The last thing a bride and groom want is for their wedding guests to spend the reception checking their watches, so here are 10 tips to keep any wedding guest yawns at bay. Attending a wedding may be a privilege, but sometimes it’s not always a pleasure.
1. Make introductions at the rehearsal.
A wedding brings together two families and sets of friends—which usually means a big group of people who don’t know each other awkwardly attempting small talk. The solution? Invite relatives and out-of-town guests to the rehearsal dinner or welcome party to break the ice, and introduce those who might have common interests. (That uncle who always loved Top Gun? Definitely link him to your fiancé’s fighter pilot cousin). By the time the wedding rolls around, your guests will have met in a more relaxed atmosphere the evening before and (hopefully) keep the conversations going at the reception.
2. Stick to the schedule.
No one expects things to run with military precision (especially when it comes to rushing your older relatives), but you don’t want to force your guests to idle around while you take your formal wedding pictures. This is where the cocktail hour comes in. Set up a lounge or shady courtyard for your guests to mingle, and equip the area with snacks, drinks, plenty of places to sit and even a little music to set the mood and keep the party atmosphere alive.
3. Don’t let guests go hungry.
Two words: hors d’oeuvres. Even if you plan on serving a full dinner at your reception, it’s a good idea to have a few nibbles for your guests to nosh on while they wait for you and your new spouse to make your grand entrance—lest your guests get bored and cranky. Mini empanadas, soup shooters, vegetable skewers, and even fried macaroni and cheese balls are all great options (go for one-bite appetizers so guests can chat while they snack). Your guests will be refreshed from the ceremony—and grateful for the sustenance.
4. Plan an exit strategy.
If you really want guests to be able to enjoy themselves at your reception, arrange for transportation to get them home safely afterward. Some couples choose to throw their reception in a hotel banquet hall and block off rooms for their guests, while others hire a shuttle service to run throughout the night. This extra consideration gives guests the freedom to relax (and drink) without worrying about getting home safely when the party wraps up.
5. Consider your venue.
Of course, your budget will be a huge factor in determining where you throw your wedding, but picking an interesting reception site can go a long way toward keeping guests entertained. Many science museums will let you rent out their exhibit areas, and zoos often have banquet spaces with the animals in full view. Even an otherwise bland reception space can be dressed up with dramatic decor or specialty entertainment (like a photo booth), so talk to your site manager about your options.
6. Work your seating chart.
There’s nothing more uncomfortable than being the one couple at a table where you don’t know anyone and everyone else went to high school together—particularly if you can see friends laughing it up five tables away. A well-played seating chart is a cost-free way to make sure your guests spend time with people they like—or even set them up with someone new.

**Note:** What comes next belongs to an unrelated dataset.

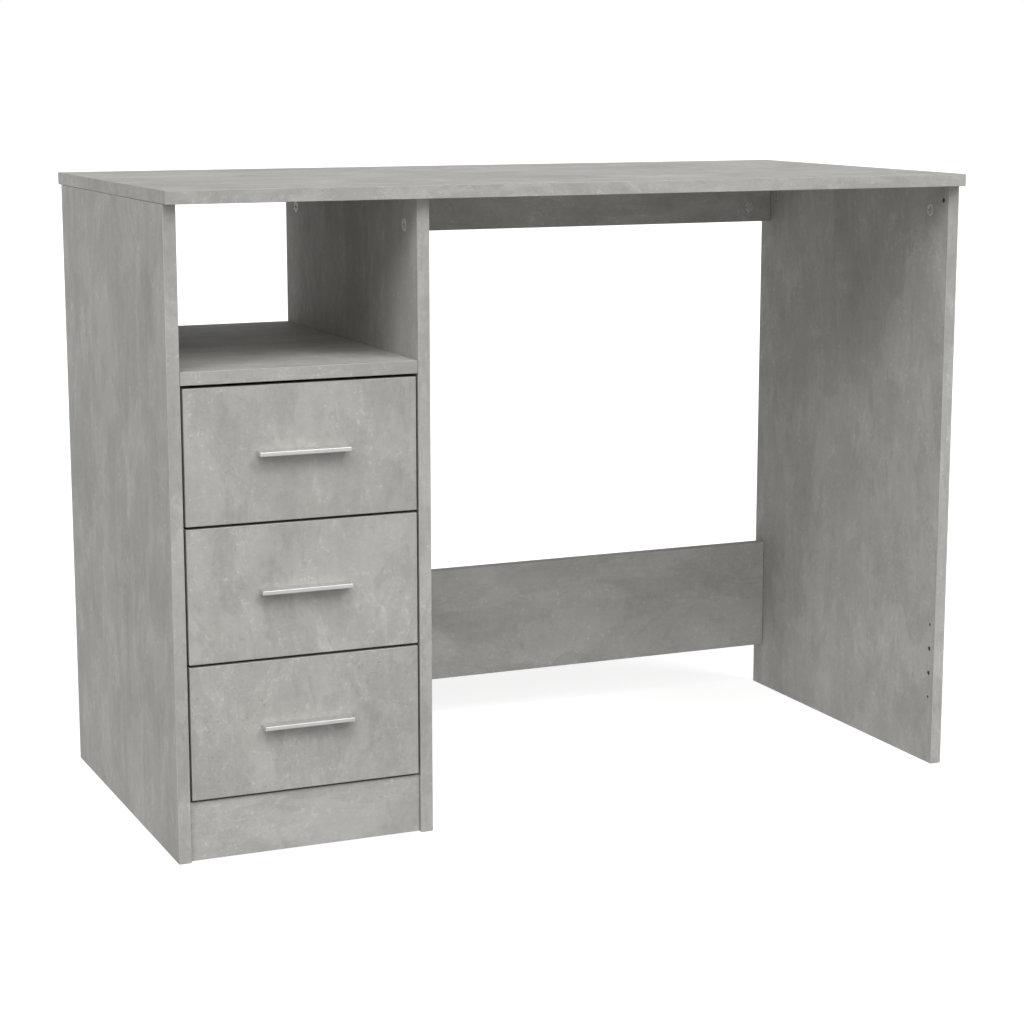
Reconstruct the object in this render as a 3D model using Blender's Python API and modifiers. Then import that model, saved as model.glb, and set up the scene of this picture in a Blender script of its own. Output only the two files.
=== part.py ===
"""A writing desk: a worktop on two end panels and a partition, an open niche over three drawers on the
left, and a knee space with two rear boards on the right. The drawers run on steel runners with rollers.

Metres, +Z up. The front faces -Y, and the origin is on the floor, under the middle of the whole desk.
"""

import math

import bmesh
import bpy
from mathutils import Matrix, Vector

# Driving dimensions
TOP_WIDTH = 1.02
TOP_DEPTH = 0.50
HEIGHT = 0.76
BOARD = 0.015
PANEL_DEPTH = 0.47
FRONT_OVERHANG = 0.014
BAY_WIDTH = 0.28
TOUCH = 0.0003
BOARD_EDGE_RADIUS = 0.0006
BOARD_EDGE_STEPS = 2
SMOOTH_ANGLE = math.radians(35)

# Shelf, plinth and the boards at the back
SHELF_TOP = 0.5615
PLINTH_TOP = 0.070
PLINTH_FLOOR_GAP = 0.001
PLINTH_SETBACK = 0.004
REAR_INSET = 0.010
UPPER_RAIL_HEIGHT = 0.069
LOWER_BOARD_BOTTOM = 0.061
LOWER_BOARD_HEIGHT = 0.152
HARDBOARD = 0.003

# Cam fittings, in the inner faces of the three upright panels and in the front face of the upper rail
CAM_RADIUS = 0.0075
CAM_DEPTH = 0.0125
CAM_BELOW_TOP = 0.032
CAM_FROM_EDGE = 0.041
RAIL_CAM_FROM_END = 0.035
RAIL_CAM_ABOVE_FOOT = 0.020
CAM_SLOT_WIDTH = 0.0020
CAM_SLOT_LENGTH = 0.0100
CAM_SLOT_DEPTH = 0.0018
CAM_SEGMENTS = 32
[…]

7. Put a time limit on toasts.
Yes, it’s nice to hear words of encouragement and well wishes, but unless your friends are moonlighting as stand-up comedians, an overly long toast can easily go from sentimental to excruciating. Limit the number and length of toasts to a few key guests (think: maid of honor, best man, your parents), and let everyone get back to the party.
8. Bring in the entertainment.
Remember that scary clown/magician from your eight birthday party? Today’s specialty performers are nothing like that. The options for wedding entertainment span from tricked-out DJs to belly dancers and singing waiters—these people are pros at making sure weddings aren’t boring.
9. Think beyond wedding cake.
Wedding cakes are still a staple, but consider expanding the selection for those with a sweet tooth—we’re talking a full dessert bar with everything from whoopie pies and truffles to cupcakes and candies, along with local delicacies like fried Oreos or black-and-white cookies. The dessert bar can double as your wedding favor by setting out plastic bags or boxes for your guests to take a snack for the road.
Planning a wedding can be stressful, but when the day arrives, everyone will have more fun if you can overlook any little mishaps (and there’s always something that goes slightly awry) and let loose. Think about it: Do you have fun at parties where the host is incessantly on edge? To avoid sabotaging your good mood, assign any last-minute tasks to a bridesmaid, relative or your wedding planner—and designate a friend who, if they observe you getting stressed, will ply you with a cocktail or two.